To come to refute the view of Foucault on discontinuity, rupture,
fragment in the historical process, Marxian dialectic examines the world
in constant movement, change and development. The study of the general
picture of the world’s development is an important task of materialist
dialectics. This movement proceeds not along a closed circuit, but along
a spiral, each spire being deeper, richer and more diverse than the
preceding one. Foucault did not find continuity but only ruptures and
discontinuity. What Marxists stress is that the material world is not
only a developing, but also a connected integral whole. All its objects
and phenomena develop not in themselves, not in isolation, but in
inseparable connection or unity with other objects, etc. are some of the
important examples of this inter-connection and unity with nature. In
history, the general trend in the world is to move from a primitive
socio-economic system and relations to machine-based higher stage of
economic and social system. There may be short-lived ruptures in this
process. Marx cited the example of the attacks of barbarian tribes to
overrun the Roman Empire bringing about a sort of break in the then
advanced socio-economic structure (Grundrisse). Marxian
dialectics also stresses the spiral in process of history, obviously not
a pure straight line. In Foucault ruptures or discontinuity gets
precedence over the general historical trend of progress. In practice
such theory is dangerous, since it reduces the historical process to
only uncertain discontinuity. History, like so many things, is then like
accidental events with no progress and the makers of history, in this
Post-modern view, must not have to work out any programme, must not have
to have any theory and goal. Thus we are led to a world full of
uncertainty, with no future of an advanced civilization. When such a
theory is blended with the notion of never-possible-change in the power
structure spread from top to bottom we are thrust into a world of
frustration and futility. Foucault thus ends his ostensible tirade
against the systemic power and oppression by projecting a state of
permanent human bondage.
It is an irony of history that while the anarchists like Bakunin,
Cropotkin et al advocated some adventurous actions against the
oppressive regimes, our present day post-modernists/post-structuralists
in general are too timid for any effective action against US imperialism
and its international role of exploitation and barbarous attacks on all
opponents of its interests.
As to the Post-modernist concepts of the infinite (unlimited), totality,
truth, etc. a few words may be added here. Marxism considers that the
direct perception of things is the initial phase towards knowledge.

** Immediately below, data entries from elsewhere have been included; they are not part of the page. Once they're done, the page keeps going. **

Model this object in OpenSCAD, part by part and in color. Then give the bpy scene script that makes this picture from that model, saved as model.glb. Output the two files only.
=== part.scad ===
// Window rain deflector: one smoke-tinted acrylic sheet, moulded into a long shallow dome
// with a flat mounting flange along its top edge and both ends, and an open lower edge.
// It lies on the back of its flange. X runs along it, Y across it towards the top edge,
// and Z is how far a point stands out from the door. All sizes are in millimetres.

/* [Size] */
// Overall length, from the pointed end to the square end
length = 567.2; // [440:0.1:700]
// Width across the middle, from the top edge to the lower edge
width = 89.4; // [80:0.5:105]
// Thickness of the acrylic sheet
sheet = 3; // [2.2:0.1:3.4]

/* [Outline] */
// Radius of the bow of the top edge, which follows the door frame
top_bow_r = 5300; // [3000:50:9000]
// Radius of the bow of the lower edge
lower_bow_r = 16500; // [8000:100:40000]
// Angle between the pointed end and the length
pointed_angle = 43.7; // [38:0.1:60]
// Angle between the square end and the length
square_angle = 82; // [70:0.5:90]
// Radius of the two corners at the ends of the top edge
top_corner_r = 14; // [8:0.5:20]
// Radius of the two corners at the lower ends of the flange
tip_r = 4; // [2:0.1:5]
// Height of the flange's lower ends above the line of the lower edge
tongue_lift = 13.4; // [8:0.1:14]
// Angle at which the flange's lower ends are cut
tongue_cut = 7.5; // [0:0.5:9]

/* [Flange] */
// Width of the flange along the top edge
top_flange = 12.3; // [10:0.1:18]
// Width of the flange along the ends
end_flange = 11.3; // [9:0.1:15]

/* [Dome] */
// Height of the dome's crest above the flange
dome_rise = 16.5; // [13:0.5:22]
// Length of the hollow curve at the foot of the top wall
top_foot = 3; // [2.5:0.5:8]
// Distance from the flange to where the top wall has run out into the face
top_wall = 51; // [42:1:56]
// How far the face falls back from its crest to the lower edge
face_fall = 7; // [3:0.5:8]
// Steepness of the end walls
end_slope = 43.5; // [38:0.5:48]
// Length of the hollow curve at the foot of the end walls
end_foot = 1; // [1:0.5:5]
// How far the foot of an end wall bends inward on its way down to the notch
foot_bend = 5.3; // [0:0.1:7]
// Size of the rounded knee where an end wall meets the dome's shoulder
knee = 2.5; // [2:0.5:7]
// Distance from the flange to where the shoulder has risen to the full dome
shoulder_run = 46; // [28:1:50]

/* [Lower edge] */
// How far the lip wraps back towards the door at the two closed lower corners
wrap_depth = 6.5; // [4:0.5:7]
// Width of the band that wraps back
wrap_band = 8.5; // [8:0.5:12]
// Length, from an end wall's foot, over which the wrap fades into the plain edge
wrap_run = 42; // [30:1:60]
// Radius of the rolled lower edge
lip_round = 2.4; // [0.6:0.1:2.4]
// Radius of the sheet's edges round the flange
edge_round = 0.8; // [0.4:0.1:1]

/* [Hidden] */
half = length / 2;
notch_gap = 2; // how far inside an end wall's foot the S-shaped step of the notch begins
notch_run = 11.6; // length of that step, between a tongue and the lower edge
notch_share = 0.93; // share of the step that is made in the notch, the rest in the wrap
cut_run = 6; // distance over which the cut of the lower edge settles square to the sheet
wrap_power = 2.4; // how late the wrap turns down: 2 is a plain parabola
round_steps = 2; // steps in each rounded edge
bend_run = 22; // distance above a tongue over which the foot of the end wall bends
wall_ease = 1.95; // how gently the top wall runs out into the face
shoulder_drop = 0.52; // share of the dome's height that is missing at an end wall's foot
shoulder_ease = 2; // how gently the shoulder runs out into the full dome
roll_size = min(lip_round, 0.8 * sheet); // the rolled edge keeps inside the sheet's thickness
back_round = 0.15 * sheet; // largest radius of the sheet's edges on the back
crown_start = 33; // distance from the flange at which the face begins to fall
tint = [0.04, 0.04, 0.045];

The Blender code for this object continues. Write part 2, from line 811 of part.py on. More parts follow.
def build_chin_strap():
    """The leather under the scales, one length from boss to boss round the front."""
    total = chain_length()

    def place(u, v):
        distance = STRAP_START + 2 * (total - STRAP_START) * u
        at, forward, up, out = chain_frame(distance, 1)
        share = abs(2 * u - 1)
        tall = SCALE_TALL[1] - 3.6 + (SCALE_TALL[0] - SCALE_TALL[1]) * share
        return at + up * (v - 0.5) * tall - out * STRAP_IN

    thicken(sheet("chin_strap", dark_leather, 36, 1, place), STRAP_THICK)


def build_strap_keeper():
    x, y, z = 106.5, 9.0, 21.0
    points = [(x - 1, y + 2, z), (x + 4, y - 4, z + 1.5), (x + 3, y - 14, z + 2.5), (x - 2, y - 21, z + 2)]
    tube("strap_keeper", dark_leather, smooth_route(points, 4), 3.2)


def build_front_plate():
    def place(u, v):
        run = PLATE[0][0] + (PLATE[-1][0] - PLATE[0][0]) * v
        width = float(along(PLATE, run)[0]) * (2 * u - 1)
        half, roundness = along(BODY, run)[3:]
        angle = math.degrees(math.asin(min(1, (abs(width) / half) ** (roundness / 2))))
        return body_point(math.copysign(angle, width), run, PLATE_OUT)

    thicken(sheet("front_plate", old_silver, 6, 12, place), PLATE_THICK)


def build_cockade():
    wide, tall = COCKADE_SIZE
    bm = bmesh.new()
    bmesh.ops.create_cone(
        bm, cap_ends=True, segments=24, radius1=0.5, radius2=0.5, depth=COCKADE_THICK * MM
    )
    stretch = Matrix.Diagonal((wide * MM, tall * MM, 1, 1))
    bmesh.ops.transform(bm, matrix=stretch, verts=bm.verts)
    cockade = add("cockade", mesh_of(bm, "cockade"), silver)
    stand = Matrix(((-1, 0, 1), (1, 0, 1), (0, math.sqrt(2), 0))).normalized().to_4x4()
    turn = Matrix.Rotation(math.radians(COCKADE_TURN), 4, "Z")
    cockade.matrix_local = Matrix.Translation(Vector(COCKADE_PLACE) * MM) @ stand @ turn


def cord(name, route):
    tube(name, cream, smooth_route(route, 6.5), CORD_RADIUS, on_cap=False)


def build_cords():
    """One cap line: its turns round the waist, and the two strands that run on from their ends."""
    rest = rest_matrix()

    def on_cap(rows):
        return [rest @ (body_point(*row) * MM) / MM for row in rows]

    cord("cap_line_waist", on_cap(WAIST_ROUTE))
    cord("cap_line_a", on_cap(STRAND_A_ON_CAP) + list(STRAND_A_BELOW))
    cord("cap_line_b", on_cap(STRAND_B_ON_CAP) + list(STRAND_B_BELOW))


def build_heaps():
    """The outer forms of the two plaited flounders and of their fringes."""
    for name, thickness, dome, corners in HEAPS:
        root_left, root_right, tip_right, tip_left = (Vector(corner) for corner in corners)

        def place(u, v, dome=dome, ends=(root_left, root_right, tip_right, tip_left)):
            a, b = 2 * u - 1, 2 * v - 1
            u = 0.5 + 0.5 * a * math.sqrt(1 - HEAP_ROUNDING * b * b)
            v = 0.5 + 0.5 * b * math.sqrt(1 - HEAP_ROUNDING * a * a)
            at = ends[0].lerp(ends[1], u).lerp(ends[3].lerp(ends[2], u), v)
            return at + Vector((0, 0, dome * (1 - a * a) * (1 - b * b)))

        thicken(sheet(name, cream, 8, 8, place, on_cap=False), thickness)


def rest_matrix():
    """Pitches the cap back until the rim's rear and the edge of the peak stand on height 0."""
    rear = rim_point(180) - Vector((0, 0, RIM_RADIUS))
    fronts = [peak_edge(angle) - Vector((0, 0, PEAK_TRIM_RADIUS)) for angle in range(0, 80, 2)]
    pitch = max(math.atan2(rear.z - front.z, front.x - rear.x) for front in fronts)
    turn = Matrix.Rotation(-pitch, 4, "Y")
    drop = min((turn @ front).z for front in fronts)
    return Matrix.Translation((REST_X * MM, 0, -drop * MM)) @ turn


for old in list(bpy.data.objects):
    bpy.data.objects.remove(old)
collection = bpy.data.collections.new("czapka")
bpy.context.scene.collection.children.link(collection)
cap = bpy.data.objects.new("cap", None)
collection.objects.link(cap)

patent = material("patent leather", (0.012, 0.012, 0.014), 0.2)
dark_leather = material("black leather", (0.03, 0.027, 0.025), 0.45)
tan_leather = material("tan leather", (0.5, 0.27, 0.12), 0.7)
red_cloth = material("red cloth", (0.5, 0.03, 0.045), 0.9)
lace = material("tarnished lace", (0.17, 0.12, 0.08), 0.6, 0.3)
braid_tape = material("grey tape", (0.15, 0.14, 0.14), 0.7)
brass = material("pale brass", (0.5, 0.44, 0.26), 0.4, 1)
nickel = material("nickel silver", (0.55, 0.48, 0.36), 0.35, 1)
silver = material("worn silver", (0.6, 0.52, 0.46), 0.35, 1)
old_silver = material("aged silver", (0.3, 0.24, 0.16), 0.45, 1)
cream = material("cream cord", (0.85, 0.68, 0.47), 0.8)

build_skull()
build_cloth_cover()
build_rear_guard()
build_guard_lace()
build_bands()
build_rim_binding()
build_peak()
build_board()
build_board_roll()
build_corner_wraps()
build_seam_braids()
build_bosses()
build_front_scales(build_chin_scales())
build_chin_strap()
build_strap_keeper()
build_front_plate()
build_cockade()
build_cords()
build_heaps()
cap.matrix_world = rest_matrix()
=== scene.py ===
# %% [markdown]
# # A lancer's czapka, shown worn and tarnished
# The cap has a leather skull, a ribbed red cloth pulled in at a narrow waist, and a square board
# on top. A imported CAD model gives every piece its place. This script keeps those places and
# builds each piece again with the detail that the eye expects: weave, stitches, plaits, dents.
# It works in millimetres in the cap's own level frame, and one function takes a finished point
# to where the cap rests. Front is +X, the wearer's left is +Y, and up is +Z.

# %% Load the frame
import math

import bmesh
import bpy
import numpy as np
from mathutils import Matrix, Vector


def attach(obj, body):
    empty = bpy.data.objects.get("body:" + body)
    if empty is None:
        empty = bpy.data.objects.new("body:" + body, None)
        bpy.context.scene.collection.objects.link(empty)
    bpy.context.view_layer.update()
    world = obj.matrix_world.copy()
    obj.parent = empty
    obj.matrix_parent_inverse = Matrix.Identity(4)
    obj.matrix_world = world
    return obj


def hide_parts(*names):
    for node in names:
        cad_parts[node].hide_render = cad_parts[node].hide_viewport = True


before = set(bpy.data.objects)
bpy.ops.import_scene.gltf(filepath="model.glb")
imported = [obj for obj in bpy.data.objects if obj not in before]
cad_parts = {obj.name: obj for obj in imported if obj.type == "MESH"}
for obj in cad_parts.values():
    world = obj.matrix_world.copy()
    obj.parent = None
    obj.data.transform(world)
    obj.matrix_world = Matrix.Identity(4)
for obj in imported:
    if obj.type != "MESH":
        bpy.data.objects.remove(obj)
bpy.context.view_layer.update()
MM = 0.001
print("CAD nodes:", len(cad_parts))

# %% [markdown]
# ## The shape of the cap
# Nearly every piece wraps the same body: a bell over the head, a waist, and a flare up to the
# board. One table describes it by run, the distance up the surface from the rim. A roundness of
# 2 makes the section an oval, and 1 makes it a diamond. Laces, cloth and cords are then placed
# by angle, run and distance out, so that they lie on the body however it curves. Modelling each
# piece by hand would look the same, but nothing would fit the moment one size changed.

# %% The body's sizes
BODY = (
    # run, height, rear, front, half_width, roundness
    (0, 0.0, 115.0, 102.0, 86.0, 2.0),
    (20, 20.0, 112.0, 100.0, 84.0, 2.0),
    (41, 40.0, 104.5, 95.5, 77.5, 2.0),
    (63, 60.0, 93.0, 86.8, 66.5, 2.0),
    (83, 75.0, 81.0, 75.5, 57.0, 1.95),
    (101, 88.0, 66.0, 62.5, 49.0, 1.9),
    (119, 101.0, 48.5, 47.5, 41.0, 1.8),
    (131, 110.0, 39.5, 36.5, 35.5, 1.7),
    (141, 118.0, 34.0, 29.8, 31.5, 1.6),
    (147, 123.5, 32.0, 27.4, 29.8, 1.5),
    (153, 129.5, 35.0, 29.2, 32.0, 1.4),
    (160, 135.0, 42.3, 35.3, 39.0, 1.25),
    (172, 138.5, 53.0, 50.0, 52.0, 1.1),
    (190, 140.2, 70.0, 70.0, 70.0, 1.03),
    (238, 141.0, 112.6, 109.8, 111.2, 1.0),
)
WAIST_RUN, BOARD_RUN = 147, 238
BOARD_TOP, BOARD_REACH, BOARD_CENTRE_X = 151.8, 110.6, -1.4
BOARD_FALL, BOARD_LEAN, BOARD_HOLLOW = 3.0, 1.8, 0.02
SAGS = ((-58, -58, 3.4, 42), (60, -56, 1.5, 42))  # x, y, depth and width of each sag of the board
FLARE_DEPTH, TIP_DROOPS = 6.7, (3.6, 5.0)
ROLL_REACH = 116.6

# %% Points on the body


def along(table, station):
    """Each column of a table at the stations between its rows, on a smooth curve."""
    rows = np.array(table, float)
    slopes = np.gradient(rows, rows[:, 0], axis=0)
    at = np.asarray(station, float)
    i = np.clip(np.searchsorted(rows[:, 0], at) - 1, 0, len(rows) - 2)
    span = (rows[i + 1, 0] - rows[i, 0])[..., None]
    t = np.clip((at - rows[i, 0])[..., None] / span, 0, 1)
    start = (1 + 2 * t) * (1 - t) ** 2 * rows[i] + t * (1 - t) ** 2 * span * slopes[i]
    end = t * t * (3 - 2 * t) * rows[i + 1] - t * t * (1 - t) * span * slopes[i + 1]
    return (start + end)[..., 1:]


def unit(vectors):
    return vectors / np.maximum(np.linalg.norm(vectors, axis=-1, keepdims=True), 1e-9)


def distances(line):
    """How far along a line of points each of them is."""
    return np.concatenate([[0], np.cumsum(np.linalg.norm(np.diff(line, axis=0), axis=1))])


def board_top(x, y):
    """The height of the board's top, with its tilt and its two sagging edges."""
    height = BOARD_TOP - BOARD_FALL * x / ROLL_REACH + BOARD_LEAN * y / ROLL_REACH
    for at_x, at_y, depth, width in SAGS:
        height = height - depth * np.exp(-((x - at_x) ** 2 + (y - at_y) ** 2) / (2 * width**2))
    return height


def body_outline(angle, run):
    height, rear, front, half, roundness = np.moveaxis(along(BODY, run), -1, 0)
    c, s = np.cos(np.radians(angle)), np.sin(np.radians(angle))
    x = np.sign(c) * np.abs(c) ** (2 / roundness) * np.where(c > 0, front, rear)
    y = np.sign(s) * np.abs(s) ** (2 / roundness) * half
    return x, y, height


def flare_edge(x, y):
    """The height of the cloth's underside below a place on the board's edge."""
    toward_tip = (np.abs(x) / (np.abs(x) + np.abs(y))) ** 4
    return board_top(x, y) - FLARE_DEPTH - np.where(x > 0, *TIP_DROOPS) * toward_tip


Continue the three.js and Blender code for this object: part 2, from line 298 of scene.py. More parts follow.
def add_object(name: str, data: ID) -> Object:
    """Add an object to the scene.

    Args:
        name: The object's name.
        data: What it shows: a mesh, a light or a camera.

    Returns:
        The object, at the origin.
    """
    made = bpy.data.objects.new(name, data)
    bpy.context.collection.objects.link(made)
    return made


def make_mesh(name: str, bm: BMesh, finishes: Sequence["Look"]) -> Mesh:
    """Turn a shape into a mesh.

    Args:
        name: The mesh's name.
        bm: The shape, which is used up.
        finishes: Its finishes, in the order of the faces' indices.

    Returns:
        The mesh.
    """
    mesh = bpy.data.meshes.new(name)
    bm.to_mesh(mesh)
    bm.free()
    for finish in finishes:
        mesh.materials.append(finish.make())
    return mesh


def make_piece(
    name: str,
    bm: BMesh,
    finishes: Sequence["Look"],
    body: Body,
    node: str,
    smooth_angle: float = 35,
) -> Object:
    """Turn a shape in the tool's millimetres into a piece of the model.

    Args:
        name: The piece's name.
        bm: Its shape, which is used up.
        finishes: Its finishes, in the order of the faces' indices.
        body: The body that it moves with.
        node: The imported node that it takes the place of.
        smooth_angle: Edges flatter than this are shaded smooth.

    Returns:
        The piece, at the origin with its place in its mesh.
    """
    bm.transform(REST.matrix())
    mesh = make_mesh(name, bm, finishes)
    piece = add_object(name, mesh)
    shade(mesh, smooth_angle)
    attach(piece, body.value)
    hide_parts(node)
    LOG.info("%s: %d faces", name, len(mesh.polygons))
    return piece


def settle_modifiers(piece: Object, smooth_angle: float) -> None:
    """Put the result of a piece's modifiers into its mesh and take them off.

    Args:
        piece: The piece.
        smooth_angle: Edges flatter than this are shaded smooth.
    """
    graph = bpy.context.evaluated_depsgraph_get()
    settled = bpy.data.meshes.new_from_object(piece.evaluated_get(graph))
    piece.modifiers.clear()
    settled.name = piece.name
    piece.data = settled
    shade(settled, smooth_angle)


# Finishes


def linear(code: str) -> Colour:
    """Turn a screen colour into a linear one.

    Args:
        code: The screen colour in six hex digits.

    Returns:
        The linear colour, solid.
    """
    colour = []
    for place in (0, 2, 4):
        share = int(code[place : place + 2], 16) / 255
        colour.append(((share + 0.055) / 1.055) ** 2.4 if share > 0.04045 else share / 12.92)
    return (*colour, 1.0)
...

Lenin defined sensation as a subjective image of the objective world.
Idealist agnostics claim that the world consists of certain combinations
of sensations of the subject, that there are as many worlds as there are
people. This is false. In reality our sense organs do not deceive us. In
Mao’s view sensory or perceptual knowledge takes a dialectical leap in
the brains to reach the level of conceptual knowledge. Logical cognition
or the conceptual knowledge is a higher state of knowledge resulting
from generalised activities of man’s reason, the painstaking process of
a vast mass of data furnished by sensory knowledge. Concepts also
reflect the changing world, the constantly developing practice, and
hence they themselves must be flexible and mobile. Other forms of
thought-judgement and conclusions are formed on the basis of concepts.
It is in order to mention it that while the supporters of empiricism
underestimate the role of abstract thought or knowledge, accepting only
sense-impressions, the supporters of rationalism do not believe in the
sense-organs and consider reason or abstract thought the sole source of
true knowledge. Marxism places three interconnected basis of knowledge —
sensory, human practice in constituting social life and concept.
Dialectical materialism understands truth as that knowledge of an
object, which correctly reflects that object, i.e., corresponds to it.
With this dialectical materialism solves another important problem of
knowledge, i.e. how man cognizes objective truth - at once completely,
unconditionally, absolutely or only approximately, relatively. Absolute
truth is objective truth in its entirety, an absolutely exact reflection
of reality. In principle Marxism holds that nothing is unknowable but
simultaneously it accepts it that there are limitations to the cognitive
abilities of man’s reason. His knowledge is limited by the corresponding
historical conditions, the level of development of production, science
and experimental techniques. In this sense his knowledge is limited.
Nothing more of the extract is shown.